Not Racist: What about the band, Marvin Berry and the Starlighters who save Marty McFly’s life when they break him out of the trunk, confront Biff’s gang and complete their heroics by aiding Marty in his rockin rendition of “Johnny B. Goode?” The band is awesome.
Racist: So the black people save the day by acting cool, smoking “reefer,” and shucking and jiving for the white folk in order to “save the day.” No stereotypes there. Besides, there are no black people at the dance? Yes, the band is hired by the whites to entertain them, but god forbid they actually be allowed at the dance. In the Disney movie, Uncle Remus saves the little white kids lives. However, they don’t play that Disney movie anymore. You know why? Because it is Frakkin Racist, that’s why. Uncle Tom Heroes are older than Uncle Tom himself and this was about the worst argument you could have made. I was on the fence before, but now I am just angry.

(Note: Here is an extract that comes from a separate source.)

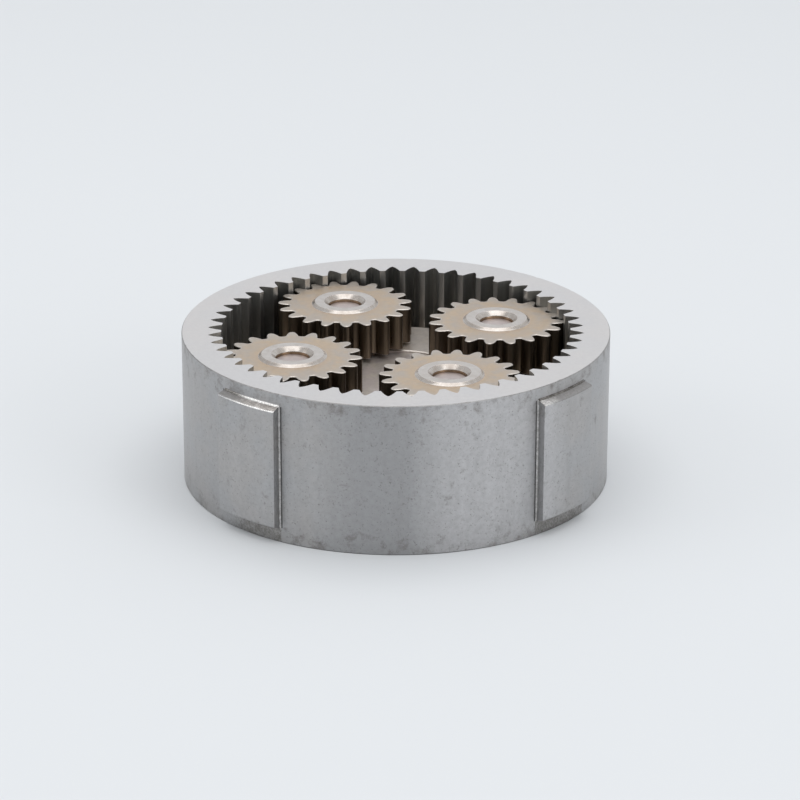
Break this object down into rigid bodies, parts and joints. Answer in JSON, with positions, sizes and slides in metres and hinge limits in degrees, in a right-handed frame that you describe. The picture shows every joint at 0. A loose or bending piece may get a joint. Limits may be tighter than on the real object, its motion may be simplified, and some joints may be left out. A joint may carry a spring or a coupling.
{
  "type": "planetary gearbox",
  "caption": "Planetary gear unit: a toothed ring with outer locking pads around planet gears on carrier plates, with a hexagonal drive socket in its lower end.",
  "frame": {"origin": "on the gear axis, at the ring gear's bottom face", "axes": "+Z along the gear axis, from the output end up to the motor end; -Y is the side seen in the picture"},
  "size_m": [0.0508, 0.0508, 0.0182],
  "materials": {
    "ring_steel": "as-sintered grey steel, satin and faintly mottled, with a ground top face",
    "planet_steel": "sintered steel with a warm tan cast, satin",
    "pin_steel": "ground steel with matt ends",
    "carrier_steel": "flat ground steel, satin",
    "sun_steel": "hardened steel, satin",
    "plate_steel": "stamped steel, brushed",
    "spring_steel": "blackened spring steel",
    "bush_bronze": "oiled sintered bronze"
  },
  "bodies": {
    "root": {"ring_gear": "ring_steel", "end_plate": "plate_steel", "output_bush": "bush_bronze", "retaining_ring": "spring_steel"},
    "stage1_carrier": {"stage1_carrier": "carrier_steel", "stage2_sun": "sun_steel", "stage1_pin_1": "pin_steel", "stage1_pin_2": "pin_steel", "stage1_pin_3": "pin_steel", "stage1_pin_4": "pin_steel"},
    "stage1_planet_1": {"stage1_planet_1": "planet_steel"},
    "stage1_planet_2": {"stage1_planet_2": "planet_steel"},
    "stage1_planet_3": {"stage1_planet_3": "planet_steel"},
    "stage1_planet_4": {"stage1_planet_4": "planet_steel"},
    "output_carrier": {"output_carrier": "carrier_steel", "stage2_pin_1": "pin_steel", "stage2_pin_2": "pin_steel", "stage2_pin_3": "pin_steel", "stage2_pin_4": "pin_steel"},
    "stage2_planet_1": {"stage2_planet_1": "planet_steel"},
    "stage2_planet_2": {"stage2_planet_2": "planet_steel"},
    "stage2_planet_3": {"stage2_planet_3": "planet_steel"},
    "stage2_planet_4": {"stage2_planet_4": "planet_steel"}
  },
  "joints": [
    {"name": "stage1_carrier_spin", "type": "hinge", "parent": "root", "child": "stage1_carrier", "pos_m": [0, 0, 0.0114], "axis": [0, 0, 1], "continuous": true},
    {"name": "stage1_planet_1_spin", "type": "hinge", "parent": "stage1_carrier", "child": "stage1_planet_1", "pos_m": [0.0121, 0.00622, 0.0148], "axis": [0, 0, 1], "continuous": true},
    {"name": "stage1_planet_2_spin", "type": "hinge", "parent": "stage1_carrier", "child": "stage1_planet_2", "pos_m": [-0.00622, 0.0121, 0.0148], "axis": [0, 0, 1], "continuous": true},
    {"name": "stage1_planet_3_spin", "type": "hinge", "parent": "stage1_carrier", "child": "stage1_planet_3", "pos_m": [-0.0121, -0.00622, 0.0148], "axis": [0, 0, 1], "continuous": true},
    {"name": "stage1_planet_4_spin", "type": "hinge", "parent": "stage1_carrier", "child": "stage1_planet_4", "pos_m": [0.00622, -0.0121, 0.0148], "axis": [0, 0, 1], "continuous": true},
    {"name": "output_carrier_spin", "type": "hinge", "parent": "root", "child": "output_carrier", "pos_m": [0, 0, 0.004], "axis": [0, 0, 1], "continuous": true},
    {"name": "stage2_planet_1_spin", "type": "hinge", "parent": "output_carrier", "child": "stage2_planet_1", "pos_m": [0.00416, 0.01295, 0.0077], "axis": [0, 0, 1], "continuous": true},
    {"name": "stage2_planet_2_spin", "type": "hinge", "parent": "output_carrier", "child": "stage2_planet_2", "pos_m": [-0.01295, 0.00416, 0.0077], "axis": [0, 0, 1], "continuous": true},
    {"name": "stage2_planet_3_spin", "type": "hinge", "parent": "output_carrier", "child": "stage2_planet_3", "pos_m": [-0.00416, -0.01295, 0.0077], "axis": [0, 0, 1], "continuous": true},
    {"name": "stage2_planet_4_spin", "type": "hinge", "parent": "output_carrier", "child": "stage2_planet_4", "pos_m": [0.01295, -0.00416, 0.0077], "axis": [0, 0, 1], "continuous": true}
  ],
  "couplings": [
    {"joint": "stage1_planet_1_spin", "follows": "stage1_carrier_spin", "ratio": -2.7895},
    {"joint": "stage1_planet_2_spin", "follows": "stage1_carrier_spin", "ratio": -2.7895},
    {"joint": "stage1_planet_3_spin", "follows": "stage1_carrier_spin", "ratio": -2.7895},
    {"joint": "stage1_planet_4_spin", "follows": "stage1_carrier_spin", "ratio": -2.7895},
    {"joint": "output_carrier_spin", "follows": "stage1_carrier_spin", "ratio": 0.22059},
    {"joint": "stage2_planet_1_spin", "follows": "stage1_carrier_spin", "ratio": -0.61533},
    {"joint": "stage2_planet_2_spin", "follows": "stage1_carrier_spin", "ratio": -0.61533},
    {"joint": "stage2_planet_3_spin", "follows": "stage1_carrier_spin", "ratio": -0.61533},
    {"joint": "stage2_planet_4_spin", "follows": "stage1_carrier_spin", "ratio": -0.61533}
  ]
}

Not Racist: Now that Racist has lost all objectivity, this seems like a good time to end the post. Remember kids, “if you put your mind to it, you can accomplish anything.” Unfortunately the things you accomplish might not be good things. For example, if you put your mind to it, you can find racism in anything, including Back to the Future.
Racist: Reciting lines from the movie is not going to change my opinion. While I admit that on a scale of 1 to Birth of a Nation this movie is much closer to 1, the question posed is Racist/Not Racist and the question does not deal with degrees. There is enough evidence for me to say racist.

CONCLUSION: You have heard the arguments and now it is time for you to decide. Back to the Future . . . Racist?/Not Racist?